4. Keep accounting views separated
Sales tax is generally a pass through amount, not operating revenue. Keep separate reports for gross checkout totals, taxable totals, and net proceeds. This helps finance teams reconcile marketplace statements faster and reduces month end surprises.
Common mistakes this calculator helps prevent
- Applying tax to pre discount totals when your jurisdiction expects post discount taxation.
- Ignoring shipping taxability and accidentally underestimating checkout totals.
- Using one static tax rate for all orders in a destination based tax environment.
- Mixing sales tax with revenue and overstating business performance.
- Skipping fee impact by modeling only tax and not referral charges together.
Example scenario
Suppose you sell a household item at $32.00, quantity 3, with $6.50 shipping and a $5.00 discount. Your destination combined rate is 8.25%, shipping is taxable, and referral fee is 15%.
- Subtotal: $96.00
- After discount: $91.00
- Taxable base: $97.50 (after discount plus taxable shipping)
- Sales tax: $8.04
- Buyer total: $105.54
- Referral fee estimate: $13.65
- Seller proceeds before other costs: $77.35
Without this breakdown, many sellers focus only on the $96.00 subtotal and miss the real checkout or payout structure that controls conversion and profitability.

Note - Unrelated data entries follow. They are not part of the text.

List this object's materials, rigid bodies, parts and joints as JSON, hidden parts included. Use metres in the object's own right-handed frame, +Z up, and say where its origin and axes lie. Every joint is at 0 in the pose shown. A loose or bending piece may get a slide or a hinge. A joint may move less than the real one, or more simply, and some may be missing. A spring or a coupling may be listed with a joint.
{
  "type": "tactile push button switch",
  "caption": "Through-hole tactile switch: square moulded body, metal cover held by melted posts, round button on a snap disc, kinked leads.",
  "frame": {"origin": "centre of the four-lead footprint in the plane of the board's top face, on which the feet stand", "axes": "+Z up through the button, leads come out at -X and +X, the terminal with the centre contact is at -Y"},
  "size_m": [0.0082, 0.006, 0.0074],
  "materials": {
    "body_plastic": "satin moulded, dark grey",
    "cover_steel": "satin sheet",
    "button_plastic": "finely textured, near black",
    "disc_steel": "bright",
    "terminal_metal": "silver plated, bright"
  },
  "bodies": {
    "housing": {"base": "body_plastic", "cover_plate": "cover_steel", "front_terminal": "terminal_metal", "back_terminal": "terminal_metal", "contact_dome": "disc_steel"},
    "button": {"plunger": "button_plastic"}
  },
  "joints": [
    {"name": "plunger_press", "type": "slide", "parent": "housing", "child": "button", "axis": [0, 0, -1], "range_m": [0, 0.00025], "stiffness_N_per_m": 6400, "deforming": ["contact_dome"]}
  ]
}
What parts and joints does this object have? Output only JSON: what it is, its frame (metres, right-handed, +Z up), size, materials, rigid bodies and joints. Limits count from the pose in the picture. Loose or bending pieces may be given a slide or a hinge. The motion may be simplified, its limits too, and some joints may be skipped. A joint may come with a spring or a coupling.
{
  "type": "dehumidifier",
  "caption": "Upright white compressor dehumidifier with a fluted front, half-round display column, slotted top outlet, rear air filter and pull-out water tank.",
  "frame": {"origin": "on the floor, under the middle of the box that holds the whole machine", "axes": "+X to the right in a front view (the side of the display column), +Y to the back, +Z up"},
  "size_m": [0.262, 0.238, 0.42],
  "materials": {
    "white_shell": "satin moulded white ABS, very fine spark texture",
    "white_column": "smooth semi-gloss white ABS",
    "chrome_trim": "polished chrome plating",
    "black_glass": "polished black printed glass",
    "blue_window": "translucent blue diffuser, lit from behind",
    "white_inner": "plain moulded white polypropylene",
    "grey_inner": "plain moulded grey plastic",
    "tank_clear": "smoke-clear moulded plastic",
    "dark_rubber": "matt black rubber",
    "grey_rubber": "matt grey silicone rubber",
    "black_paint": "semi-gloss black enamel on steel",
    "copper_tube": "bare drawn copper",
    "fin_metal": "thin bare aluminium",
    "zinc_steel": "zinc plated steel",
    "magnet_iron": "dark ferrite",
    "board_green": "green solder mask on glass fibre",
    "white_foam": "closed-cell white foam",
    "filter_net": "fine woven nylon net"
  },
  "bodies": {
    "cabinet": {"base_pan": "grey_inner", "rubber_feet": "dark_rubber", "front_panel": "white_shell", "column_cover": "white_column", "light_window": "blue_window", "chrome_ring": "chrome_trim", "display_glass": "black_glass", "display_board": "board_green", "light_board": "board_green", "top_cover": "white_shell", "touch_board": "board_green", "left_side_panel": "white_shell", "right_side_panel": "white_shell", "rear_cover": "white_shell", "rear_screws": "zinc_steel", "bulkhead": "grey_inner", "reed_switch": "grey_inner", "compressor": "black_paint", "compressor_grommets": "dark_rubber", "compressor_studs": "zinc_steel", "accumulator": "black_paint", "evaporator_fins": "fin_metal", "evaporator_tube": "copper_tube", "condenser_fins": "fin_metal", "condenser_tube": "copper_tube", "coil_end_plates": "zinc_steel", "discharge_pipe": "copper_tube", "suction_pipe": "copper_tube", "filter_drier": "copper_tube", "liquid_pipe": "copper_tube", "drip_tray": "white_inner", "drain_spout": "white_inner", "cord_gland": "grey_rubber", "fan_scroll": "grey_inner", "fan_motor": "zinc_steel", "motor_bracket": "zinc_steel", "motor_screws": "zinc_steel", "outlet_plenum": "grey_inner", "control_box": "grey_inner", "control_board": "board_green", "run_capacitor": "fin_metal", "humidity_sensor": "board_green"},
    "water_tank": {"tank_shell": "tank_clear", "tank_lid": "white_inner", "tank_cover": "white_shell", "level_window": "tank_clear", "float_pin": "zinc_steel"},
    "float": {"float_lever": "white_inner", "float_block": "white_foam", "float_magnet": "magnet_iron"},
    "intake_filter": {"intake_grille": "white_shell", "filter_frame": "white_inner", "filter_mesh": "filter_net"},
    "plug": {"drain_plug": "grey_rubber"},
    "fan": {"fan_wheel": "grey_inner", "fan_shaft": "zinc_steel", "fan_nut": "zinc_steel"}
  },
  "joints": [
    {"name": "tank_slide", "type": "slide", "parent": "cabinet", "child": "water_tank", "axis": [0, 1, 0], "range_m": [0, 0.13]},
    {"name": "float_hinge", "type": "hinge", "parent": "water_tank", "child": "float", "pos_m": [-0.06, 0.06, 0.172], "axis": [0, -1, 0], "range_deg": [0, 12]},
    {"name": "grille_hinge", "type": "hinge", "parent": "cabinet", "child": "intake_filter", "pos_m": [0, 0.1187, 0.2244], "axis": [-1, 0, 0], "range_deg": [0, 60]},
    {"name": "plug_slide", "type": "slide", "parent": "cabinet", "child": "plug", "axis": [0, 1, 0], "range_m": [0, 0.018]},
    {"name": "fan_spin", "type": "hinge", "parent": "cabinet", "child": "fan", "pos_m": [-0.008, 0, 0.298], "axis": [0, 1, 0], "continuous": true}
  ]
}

How often should you update your assumptions?
At minimum, review rates and policy assumptions quarterly. In fast growing accounts, monthly is better. Also update when you expand into new product categories, launch bundles, adjust shipping strategy, or open a direct to consumer site outside Amazon. Rate and rule changes are not rare, and stale assumptions can compound quickly across hundreds or thousands of orders.
Final checklist for better tax aware Amazon decisions
- Estimate taxable base with discount and shipping logic.
- Use current destination appropriate rates.
- Separate tax from product revenue in reports.
- Model referral fee and margin in the same scenario.
- Validate legal obligations with current state guidance before filing.
Used correctly, a sales tax Amazon calculator is not just a tax tool. It is a pricing intelligence tool. It helps you protect margin, improve forecast accuracy, and reduce costly decision errors in catalog planning. Keep your assumptions current, verify legal details with official sources, and run scenario tests before major pricing or promotional changes.